“It’s good for tourism … it’s good that people take part,” Association President Mike Gagner said. “In three to five years, those fish will be laying their own eggs.”
He said eggs hatched in Ogdensburg and the Walleye Association takes care of them until they are ready for the river.
“The St. Lawrence River valley Sportsman’s Club has hatched out the eggs the last two years and then we raise them,” Gagner said. “Once they’re born, we go up and get the fry and transfer them to our ponds.”
He said they have two ponds of one million gallons each in Waddington to raise the fry.
“The fry went into the ponds the 28th of April. We grow zoe plankton and that’s what they feed off,” Gagner said. “When they become ¾ an inch they’re sent for testing … in Maine.
“They test the fish for seven different diseases. If the fish are clean, they give us permission to stock those fish. As soon as they give permission, we stock. After a while the plankton isn’t enough for them … and they start eating their siblings.
He expects 40 percent, or about 12,000 of the fry, will survive to adulthood. It will take 18 months to two years for the fish grow to the limit where anglers can keep them in New York, which is 18 inches.

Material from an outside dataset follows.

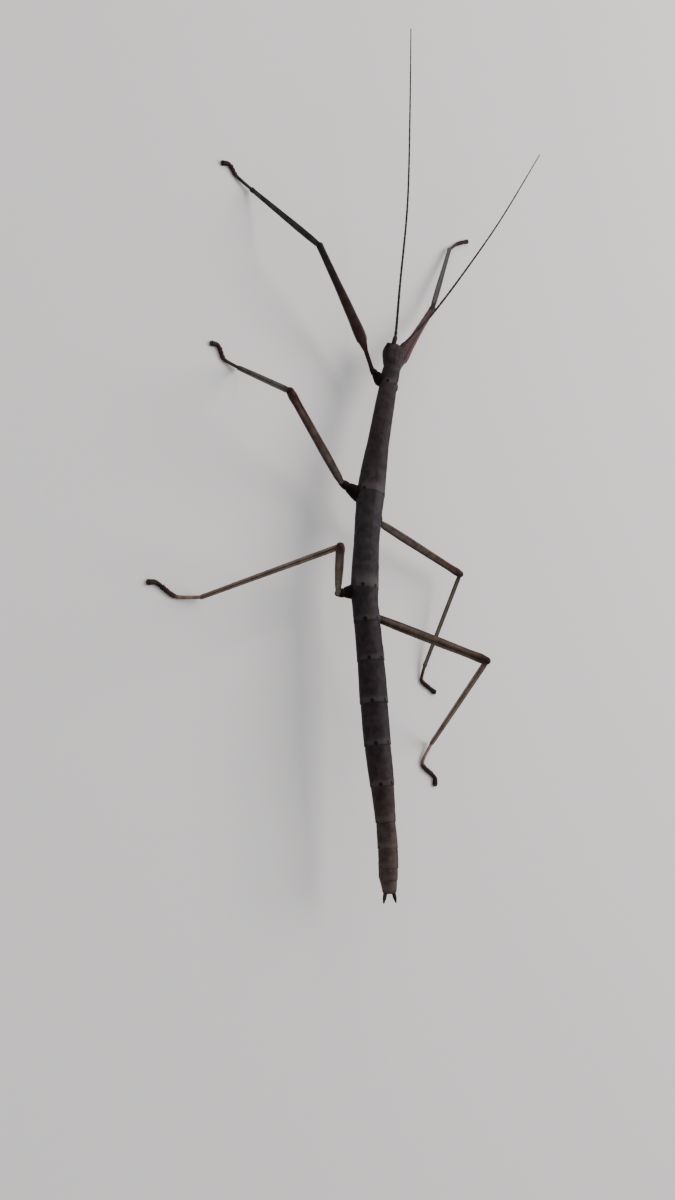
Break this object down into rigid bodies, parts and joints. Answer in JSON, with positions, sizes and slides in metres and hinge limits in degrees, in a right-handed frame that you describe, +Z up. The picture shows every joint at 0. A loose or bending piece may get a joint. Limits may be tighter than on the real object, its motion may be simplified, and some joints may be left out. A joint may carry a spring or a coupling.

He says the association believes walleye stocking is an important ecological task, especially with the invasive species problem.
“The round gobi is a problem as far as eggs,” Gagner said. “They’re carpeting the St. Lawrence River and that’s what they do – they suck eggs. They’re more difficult on bass. One out of every seven years is a good year for a natural (walleye) reproduction.”
He also says the stocking is good for tourism, putting more fish in the river for tourists to catch.
“It’s good from every angle you look at it,” he said.